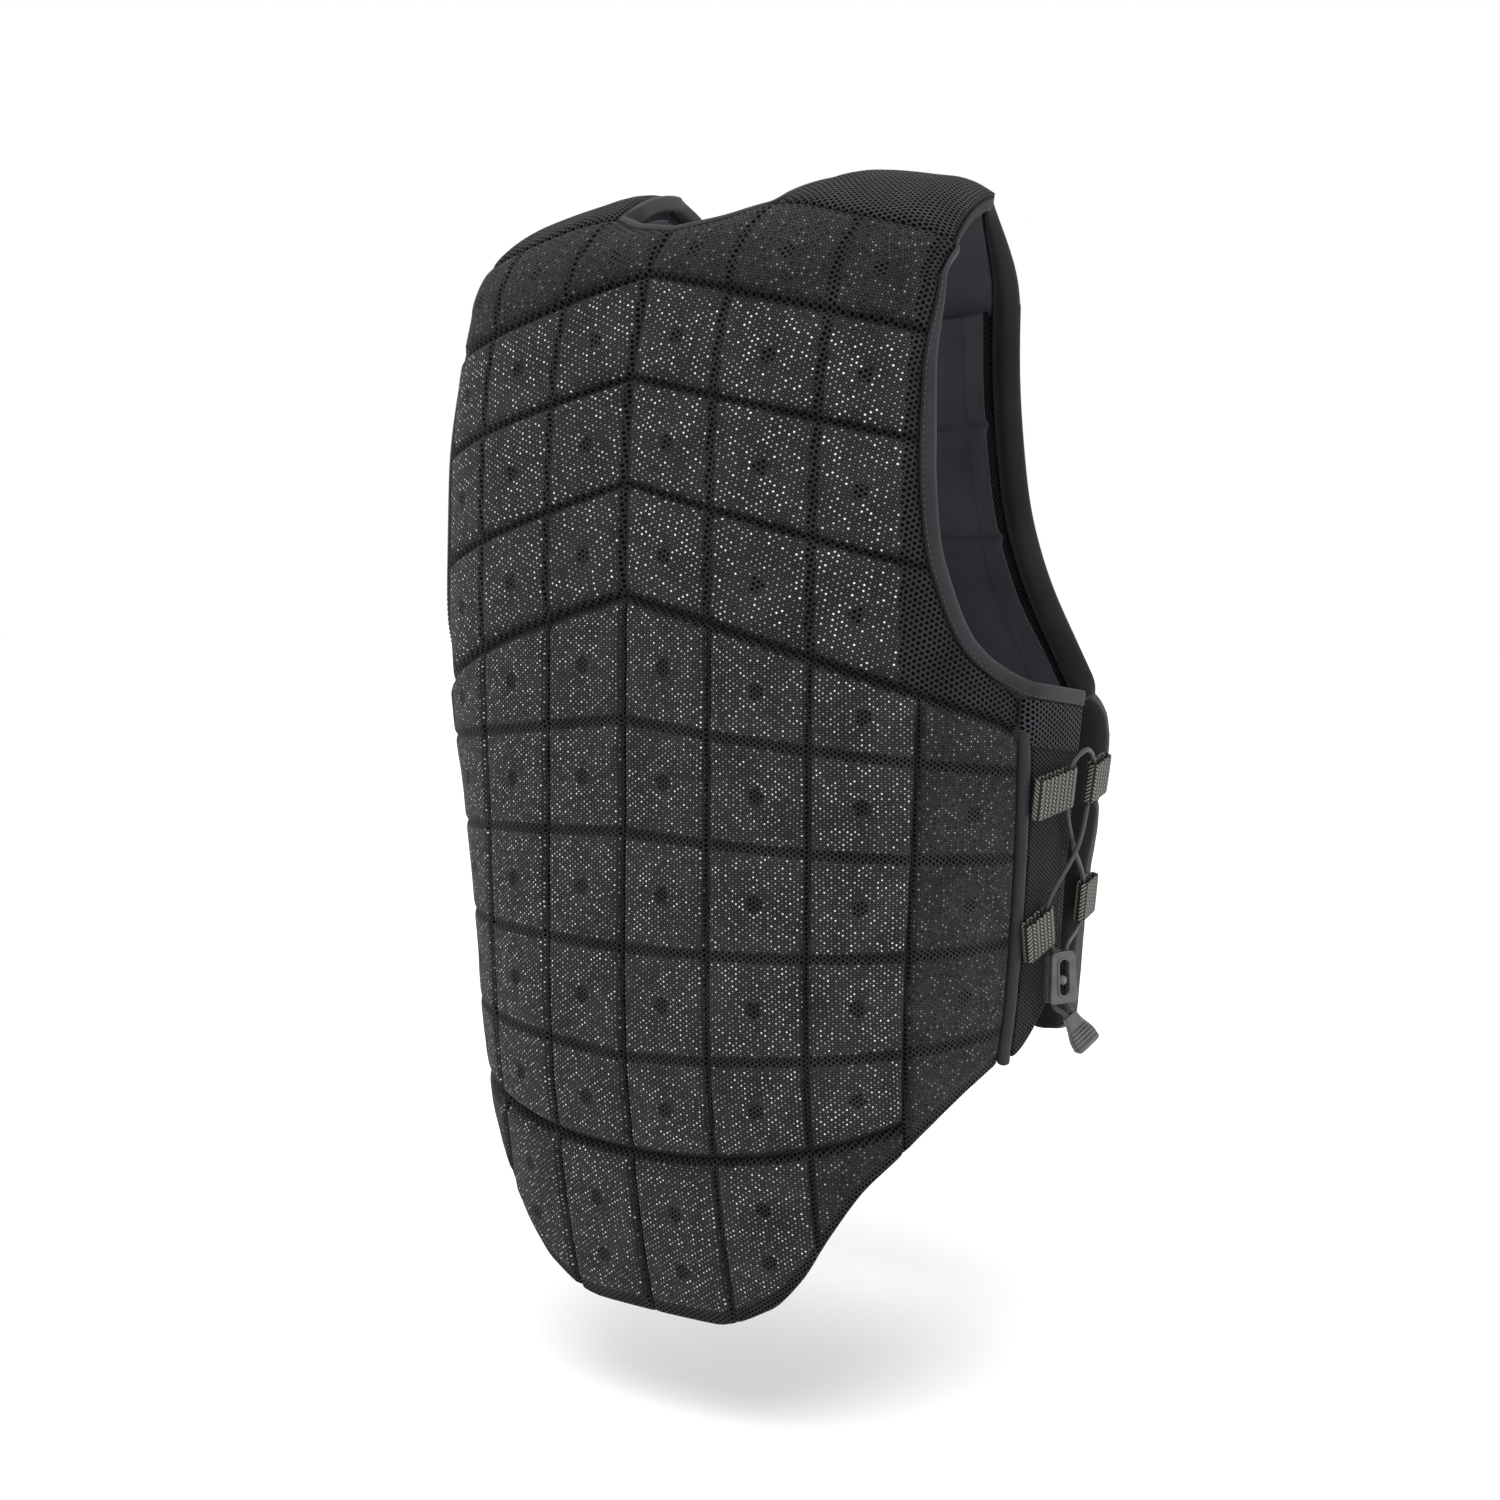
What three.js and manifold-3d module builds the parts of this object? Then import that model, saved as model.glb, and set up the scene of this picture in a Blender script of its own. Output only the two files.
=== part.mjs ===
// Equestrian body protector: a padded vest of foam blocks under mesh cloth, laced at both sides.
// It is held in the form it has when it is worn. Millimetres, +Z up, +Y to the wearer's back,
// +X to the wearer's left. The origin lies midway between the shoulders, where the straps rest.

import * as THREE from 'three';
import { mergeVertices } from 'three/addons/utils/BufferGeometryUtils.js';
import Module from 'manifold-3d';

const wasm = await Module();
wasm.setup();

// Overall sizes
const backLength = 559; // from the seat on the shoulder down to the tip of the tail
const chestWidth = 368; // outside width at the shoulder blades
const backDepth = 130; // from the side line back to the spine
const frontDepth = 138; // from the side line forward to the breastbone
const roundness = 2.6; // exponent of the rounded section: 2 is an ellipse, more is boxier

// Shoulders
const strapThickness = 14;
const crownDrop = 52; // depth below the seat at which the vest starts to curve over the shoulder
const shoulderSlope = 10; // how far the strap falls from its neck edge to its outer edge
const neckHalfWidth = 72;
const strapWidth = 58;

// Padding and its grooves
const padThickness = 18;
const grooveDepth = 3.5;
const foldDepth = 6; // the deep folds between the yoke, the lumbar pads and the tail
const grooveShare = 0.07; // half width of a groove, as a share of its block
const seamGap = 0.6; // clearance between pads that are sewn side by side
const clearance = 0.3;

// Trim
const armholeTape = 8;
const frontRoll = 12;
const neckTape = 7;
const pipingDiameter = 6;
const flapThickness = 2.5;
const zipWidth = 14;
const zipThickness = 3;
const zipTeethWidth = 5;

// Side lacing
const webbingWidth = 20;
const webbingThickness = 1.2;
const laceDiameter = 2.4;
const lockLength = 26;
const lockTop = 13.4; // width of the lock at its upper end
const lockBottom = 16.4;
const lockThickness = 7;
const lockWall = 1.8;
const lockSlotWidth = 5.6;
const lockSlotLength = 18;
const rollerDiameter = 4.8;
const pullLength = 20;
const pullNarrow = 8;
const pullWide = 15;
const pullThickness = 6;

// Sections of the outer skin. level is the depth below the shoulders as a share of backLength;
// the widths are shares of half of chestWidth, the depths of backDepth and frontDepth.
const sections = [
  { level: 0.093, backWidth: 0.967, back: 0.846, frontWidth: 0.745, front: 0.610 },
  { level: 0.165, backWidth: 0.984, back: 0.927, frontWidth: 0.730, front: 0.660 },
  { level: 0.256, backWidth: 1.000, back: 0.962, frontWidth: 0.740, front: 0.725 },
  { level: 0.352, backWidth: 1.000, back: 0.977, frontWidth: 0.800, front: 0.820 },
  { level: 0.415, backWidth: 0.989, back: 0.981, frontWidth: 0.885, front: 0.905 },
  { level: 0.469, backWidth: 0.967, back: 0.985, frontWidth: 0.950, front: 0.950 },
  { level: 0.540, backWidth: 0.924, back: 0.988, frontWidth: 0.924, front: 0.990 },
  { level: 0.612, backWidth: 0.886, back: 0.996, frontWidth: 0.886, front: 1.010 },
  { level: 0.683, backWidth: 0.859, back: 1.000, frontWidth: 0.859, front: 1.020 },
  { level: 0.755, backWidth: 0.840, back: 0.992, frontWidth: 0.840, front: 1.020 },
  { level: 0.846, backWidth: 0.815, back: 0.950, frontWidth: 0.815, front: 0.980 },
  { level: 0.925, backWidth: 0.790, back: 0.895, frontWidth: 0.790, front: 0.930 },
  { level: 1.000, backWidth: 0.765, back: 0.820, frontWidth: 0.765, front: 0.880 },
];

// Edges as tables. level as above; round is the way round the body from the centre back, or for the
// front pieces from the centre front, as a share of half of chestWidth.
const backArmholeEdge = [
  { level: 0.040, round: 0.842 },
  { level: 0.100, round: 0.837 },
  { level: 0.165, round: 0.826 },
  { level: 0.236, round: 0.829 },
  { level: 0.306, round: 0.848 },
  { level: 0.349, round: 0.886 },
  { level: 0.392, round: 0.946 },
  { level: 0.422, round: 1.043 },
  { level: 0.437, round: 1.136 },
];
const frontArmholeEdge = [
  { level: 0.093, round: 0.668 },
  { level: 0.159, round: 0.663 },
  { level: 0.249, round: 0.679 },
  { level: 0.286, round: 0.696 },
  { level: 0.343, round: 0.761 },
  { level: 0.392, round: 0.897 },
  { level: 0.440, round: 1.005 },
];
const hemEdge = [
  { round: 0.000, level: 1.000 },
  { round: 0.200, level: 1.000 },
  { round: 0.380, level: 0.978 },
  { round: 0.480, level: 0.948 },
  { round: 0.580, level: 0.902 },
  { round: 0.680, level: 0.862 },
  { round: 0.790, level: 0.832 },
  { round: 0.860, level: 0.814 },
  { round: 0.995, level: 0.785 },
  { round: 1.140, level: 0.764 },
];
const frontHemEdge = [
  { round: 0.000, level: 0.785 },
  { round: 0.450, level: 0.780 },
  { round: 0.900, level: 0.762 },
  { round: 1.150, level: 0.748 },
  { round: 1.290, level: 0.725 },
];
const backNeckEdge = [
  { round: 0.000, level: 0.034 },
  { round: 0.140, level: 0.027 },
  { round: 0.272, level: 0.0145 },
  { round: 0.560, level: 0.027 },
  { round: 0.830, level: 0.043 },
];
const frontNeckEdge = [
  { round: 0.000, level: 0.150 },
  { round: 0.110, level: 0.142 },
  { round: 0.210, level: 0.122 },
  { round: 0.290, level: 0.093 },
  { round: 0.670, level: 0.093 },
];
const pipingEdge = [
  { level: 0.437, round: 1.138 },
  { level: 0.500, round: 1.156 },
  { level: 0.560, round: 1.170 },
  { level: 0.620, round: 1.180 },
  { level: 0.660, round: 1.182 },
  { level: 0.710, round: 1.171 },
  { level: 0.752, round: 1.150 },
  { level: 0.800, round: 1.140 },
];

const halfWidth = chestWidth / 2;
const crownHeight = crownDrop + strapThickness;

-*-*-

**TASK GOAL:** Copy, please, exactly the lines that start at the first line of the data and end at the line containing "wasm.setup();", both kept and no others.

**COMPLETE ANSWER:**
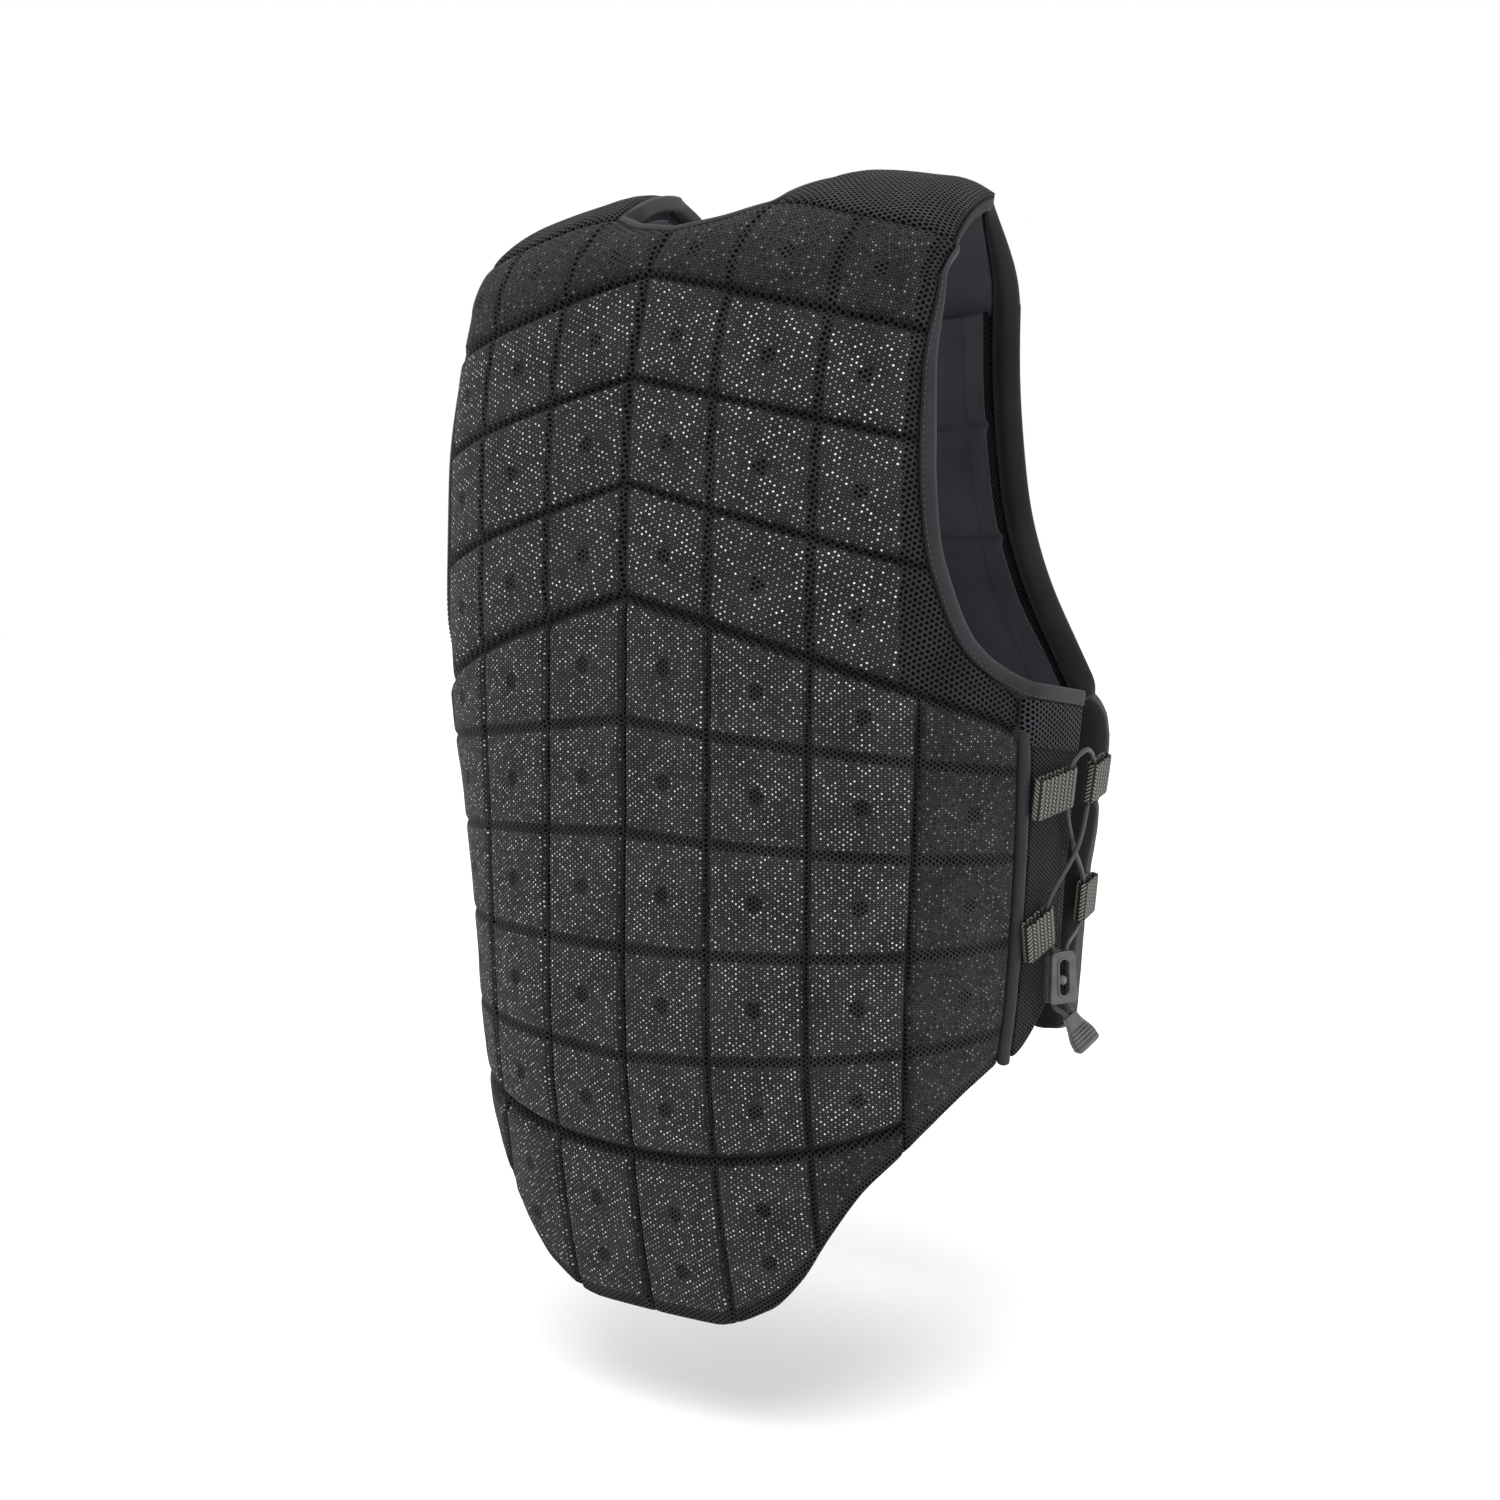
What three.js and manifold-3d module builds the parts of this object? Then import that model, saved as model.glb, and set up the scene of this picture in a Blender script of its own. Output only the two files.
=== part.mjs ===
// Equestrian body protector: a padded vest of foam blocks under mesh cloth, laced at both sides.
// It is held in the form it has when it is worn. Millimetres, +Z up, +Y to the wearer's back,
// +X to the wearer's left. The origin lies midway between the shoulders, where the straps rest.

import * as THREE from 'three';
import { mergeVertices } from 'three/addons/utils/BufferGeometryUtils.js';
import Module from 'manifold-3d';

const wasm = await Module();
wasm.setup();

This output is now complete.